Request —
Write out exactly the lines from the line with "Turn this picture" through the line with "pad_chamfer = 1; // [0.5:0.25:1.5]", including both, and nothing more.

Material —
"""
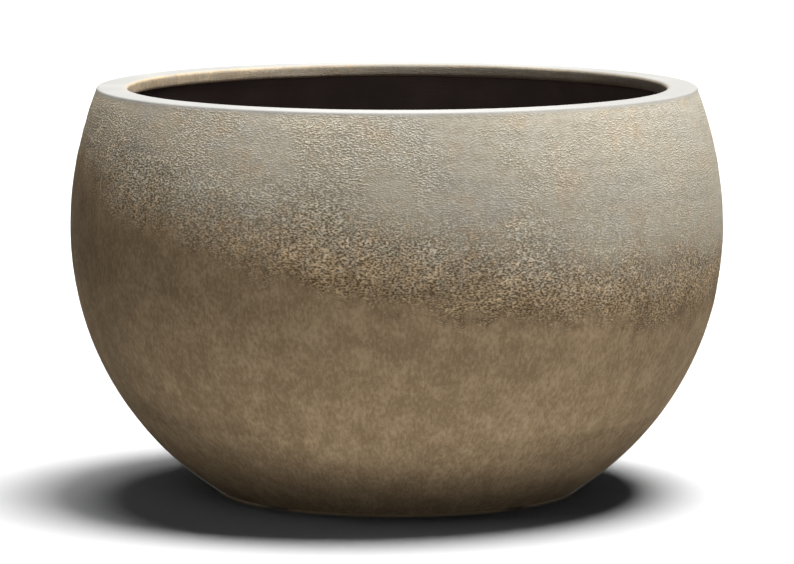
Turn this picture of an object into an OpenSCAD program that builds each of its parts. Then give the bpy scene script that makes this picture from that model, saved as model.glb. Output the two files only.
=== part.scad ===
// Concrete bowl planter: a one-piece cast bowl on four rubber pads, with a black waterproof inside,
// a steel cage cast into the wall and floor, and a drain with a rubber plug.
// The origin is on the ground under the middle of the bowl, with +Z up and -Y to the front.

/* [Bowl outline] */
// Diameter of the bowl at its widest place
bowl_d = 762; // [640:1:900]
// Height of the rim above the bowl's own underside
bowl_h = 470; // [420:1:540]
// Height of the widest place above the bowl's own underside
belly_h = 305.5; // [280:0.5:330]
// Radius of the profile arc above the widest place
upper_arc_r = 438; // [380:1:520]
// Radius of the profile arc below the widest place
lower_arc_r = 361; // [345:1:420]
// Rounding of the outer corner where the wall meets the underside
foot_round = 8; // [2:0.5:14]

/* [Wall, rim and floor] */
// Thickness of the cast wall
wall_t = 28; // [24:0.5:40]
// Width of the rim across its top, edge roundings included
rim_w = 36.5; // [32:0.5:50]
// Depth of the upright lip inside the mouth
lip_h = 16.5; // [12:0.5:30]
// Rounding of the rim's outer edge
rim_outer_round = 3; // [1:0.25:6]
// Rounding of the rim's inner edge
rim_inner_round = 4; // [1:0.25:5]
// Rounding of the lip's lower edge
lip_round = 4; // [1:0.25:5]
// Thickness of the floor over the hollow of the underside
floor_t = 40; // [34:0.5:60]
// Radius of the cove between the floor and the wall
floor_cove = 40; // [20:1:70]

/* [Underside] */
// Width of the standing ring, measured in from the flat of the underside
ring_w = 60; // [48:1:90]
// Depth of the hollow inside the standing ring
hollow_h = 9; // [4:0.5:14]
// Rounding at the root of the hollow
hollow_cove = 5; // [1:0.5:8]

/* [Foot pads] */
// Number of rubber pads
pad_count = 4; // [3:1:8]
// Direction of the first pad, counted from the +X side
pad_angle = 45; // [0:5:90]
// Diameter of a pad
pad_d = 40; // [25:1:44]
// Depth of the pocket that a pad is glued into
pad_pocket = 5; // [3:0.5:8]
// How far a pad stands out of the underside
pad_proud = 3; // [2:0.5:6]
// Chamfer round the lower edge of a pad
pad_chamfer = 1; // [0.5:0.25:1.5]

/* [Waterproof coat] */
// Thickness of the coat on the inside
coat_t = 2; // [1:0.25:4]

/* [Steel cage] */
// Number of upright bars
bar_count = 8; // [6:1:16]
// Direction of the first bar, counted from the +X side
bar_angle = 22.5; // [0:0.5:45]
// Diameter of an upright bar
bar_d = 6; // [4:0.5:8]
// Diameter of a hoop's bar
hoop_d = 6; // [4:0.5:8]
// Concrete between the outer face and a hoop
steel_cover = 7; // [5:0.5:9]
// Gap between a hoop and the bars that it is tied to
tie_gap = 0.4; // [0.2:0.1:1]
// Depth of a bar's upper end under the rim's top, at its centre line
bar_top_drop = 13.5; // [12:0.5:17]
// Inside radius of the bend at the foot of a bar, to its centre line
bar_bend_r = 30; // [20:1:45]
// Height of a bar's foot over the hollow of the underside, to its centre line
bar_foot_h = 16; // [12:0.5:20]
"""
"""
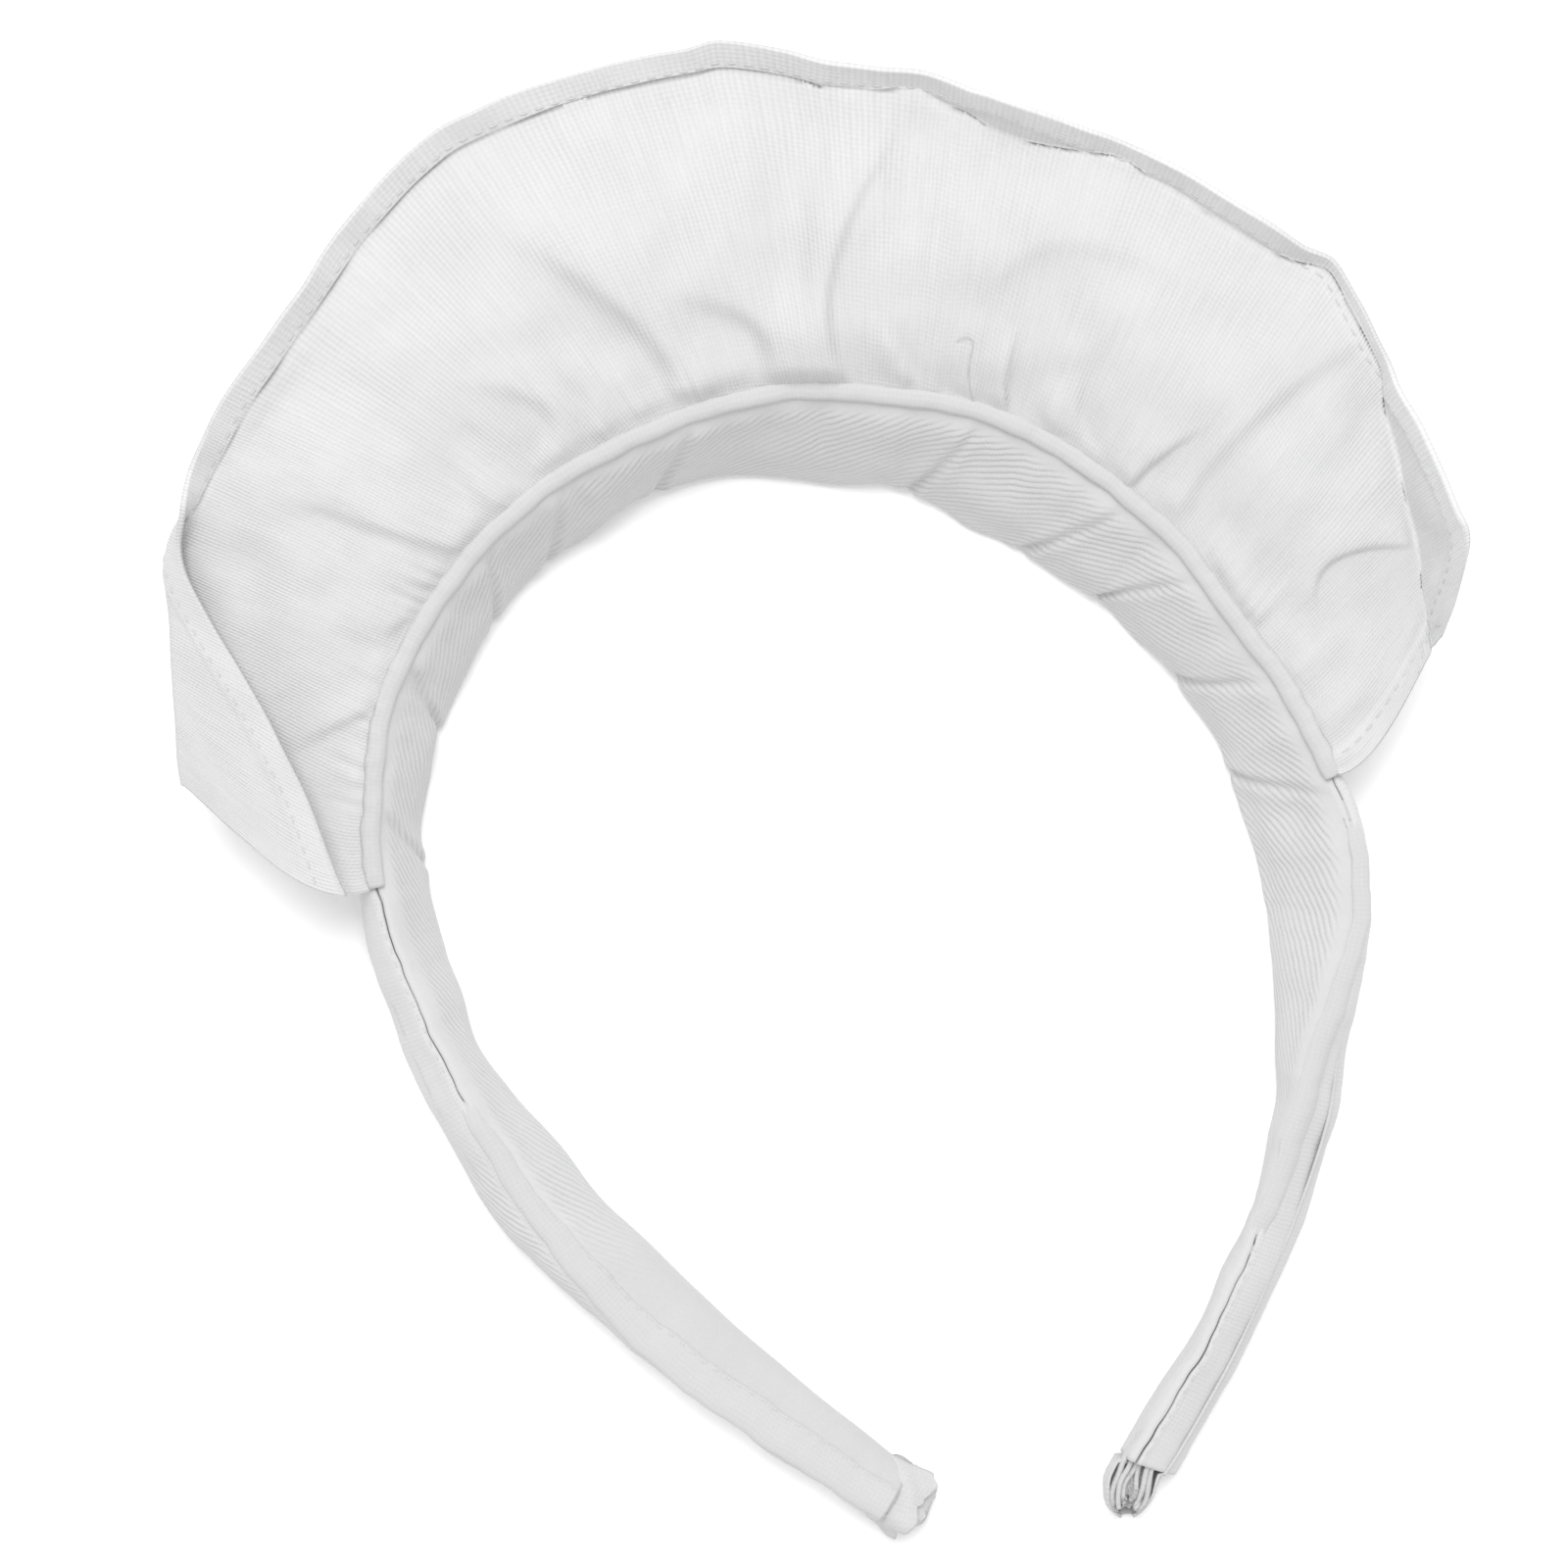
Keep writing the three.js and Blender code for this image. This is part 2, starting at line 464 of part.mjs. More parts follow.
"""
Answer to this problem —
Turn this picture of an object into an OpenSCAD program that builds each of its parts. Then give the bpy scene script that makes this picture from that model, saved as model.glb. Output the two files only.
=== part.scad ===
// Concrete bowl planter: a one-piece cast bowl on four rubber pads, with a black waterproof inside,
// a steel cage cast into the wall and floor, and a drain with a rubber plug.
// The origin is on the ground under the middle of the bowl, with +Z up and -Y to the front.

/* [Bowl outline] */
// Diameter of the bowl at its widest place
bowl_d = 762; // [640:1:900]
// Height of the rim above the bowl's own underside
bowl_h = 470; // [420:1:540]
// Height of the widest place above the bowl's own underside
belly_h = 305.5; // [280:0.5:330]
// Radius of the profile arc above the widest place
upper_arc_r = 438; // [380:1:520]
// Radius of the profile arc below the widest place
lower_arc_r = 361; // [345:1:420]
// Rounding of the outer corner where the wall meets the underside
foot_round = 8; // [2:0.5:14]

/* [Wall, rim and floor] */
// Thickness of the cast wall
wall_t = 28; // [24:0.5:40]
// Width of the rim across its top, edge roundings included
rim_w = 36.5; // [32:0.5:50]
// Depth of the upright lip inside the mouth
lip_h = 16.5; // [12:0.5:30]
// Rounding of the rim's outer edge
rim_outer_round = 3; // [1:0.25:6]
// Rounding of the rim's inner edge
rim_inner_round = 4; // [1:0.25:5]
// Rounding of the lip's lower edge
lip_round = 4; // [1:0.25:5]
// Thickness of the floor over the hollow of the underside
floor_t = 40; // [34:0.5:60]
// Radius of the cove between the floor and the wall
floor_cove = 40; // [20:1:70]

/* [Underside] */
// Width of the standing ring, measured in from the flat of the underside
ring_w = 60; // [48:1:90]
// Depth of the hollow inside the standing ring
hollow_h = 9; // [4:0.5:14]
// Rounding at the root of the hollow
hollow_cove = 5; // [1:0.5:8]

/* [Foot pads] */
// Number of rubber pads
pad_count = 4; // [3:1:8]
// Direction of the first pad, counted from the +X side
pad_angle = 45; // [0:5:90]
// Diameter of a pad
pad_d = 40; // [25:1:44]
// Depth of the pocket that a pad is glued into
pad_pocket = 5; // [3:0.5:8]
// How far a pad stands out of the underside
pad_proud = 3; // [2:0.5:6]
// Chamfer round the lower edge of a pad
pad_chamfer = 1; // [0.5:0.25:1.5]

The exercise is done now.